In the novel’s third section, Celeste makes new friends and relies on her resourcefulness to weather new perils. The author continues to use the motif of birds to explore The Relationship Between Art and Nature in these chapters. The ivory-billed woodpecker in Chapter 15 is an especially significant example of the motif because his death impresses on Celeste, Joseph, and the reader the dire and preventable loss that Audubon’s methods cause. The bird’s death is all the more melancholy because the ivory-billed woodpecker is thought to be extinct. The bird’s dismal end leads the kindhearted, pensive Joseph to summon his courage and question his employer’s methods: “‘But to kill them in order to make them look alive….’ Joseph shook his head” (146). Audubon dismisses the boy’s concerns at the time, but Joseph’s entreaties influence the artist’s eventual decision to try painting a live subject.
The woodpecker’s death adds to the suspense of Cornelius’s capture as the reader wonders if he will share the other bird’s fate. The thrush’s song in Chapter 16 foreshadows the scene in which he sings for Joseph at Celeste’s request. In addition, the curious wood thrush advances the themes of home and friendship by inviting Celeste to share her backstory. She has been searching for a home ever since the destruction of her first nest and, with it, her family and idyllic childhood: “She remembered three brothers and a sister, and a doting mother and father” (158). The deaths of her parents and siblings and Ellis’s disappearance help to explain why Celeste is wary of humans in general and frightened of gunfire in particular. The protagonist’s backstory reveals that she is at the plantation due to loss and inertia, but she ultimately finds a home that she actively chooses.

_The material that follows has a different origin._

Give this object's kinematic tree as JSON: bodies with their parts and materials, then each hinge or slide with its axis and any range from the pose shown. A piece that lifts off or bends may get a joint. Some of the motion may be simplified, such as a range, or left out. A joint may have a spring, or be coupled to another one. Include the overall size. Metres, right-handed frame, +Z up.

In Chapter 17, Cole uses suspense, symbolism, and foreshadowing to emphasize the importance of Celeste’s expedition to the dogwood tree. She undertakes this journey to gather berries for Cornelius, which becomes a symbol of friendship. She visits her old nook on her way to the plantation grounds, which allows the author to show how his protagonist’s perspective has changed during her Search for Home: “Her old home under the floorboards seemed even dustier and darker than she remembered” (168). After befriending Joseph and rediscovering the beauty of daylight, she is no longer content with the dreary confines of her old life. Indeed, she feels emboldened enough by her experiences to go outside by herself for the first time since Ellis found her alone and injured after her family’s deaths.
However, despite the protagonist’s growth, she is powerless against the thunderstorm in Chapter 18. As foreshadowed by the hog’s and the toad’s warnings, the storm is severe. Cole vividly captures the danger the protagonist is in by describing the wrathful elements: “Each as big as her ear, the drops fell from the black sky like spears. They pummeled her, nearly knocking her off the branch, nearly blinding her. Others struck her back and shoulders, drenching her fur” (179). To survive and make her way home to her friends again, the protagonist must draw upon her resourcefulness. For example, she uses a piece of bark as a raft to stay afloat in the creek. Chapter 20 introduces Lafayette, the jovial and altruistic osprey, who plays a key role in the plot and the theme of The Importance of Friendship. With his help, Celeste concocts a clever plan that relies upon her artistry. The gondola is the biggest basket she’s ever woven, and her pride in her work is evident in the way that she decorates it with shells and feathers and in her confidence that her mother would have approved. Celeste’s plan combines a skill that she had at the start of the novel with the confidence she’s gained through her experiences in the story thus far. As the novel continues, Celeste uses her ingenuity to make her way home and protect her friends.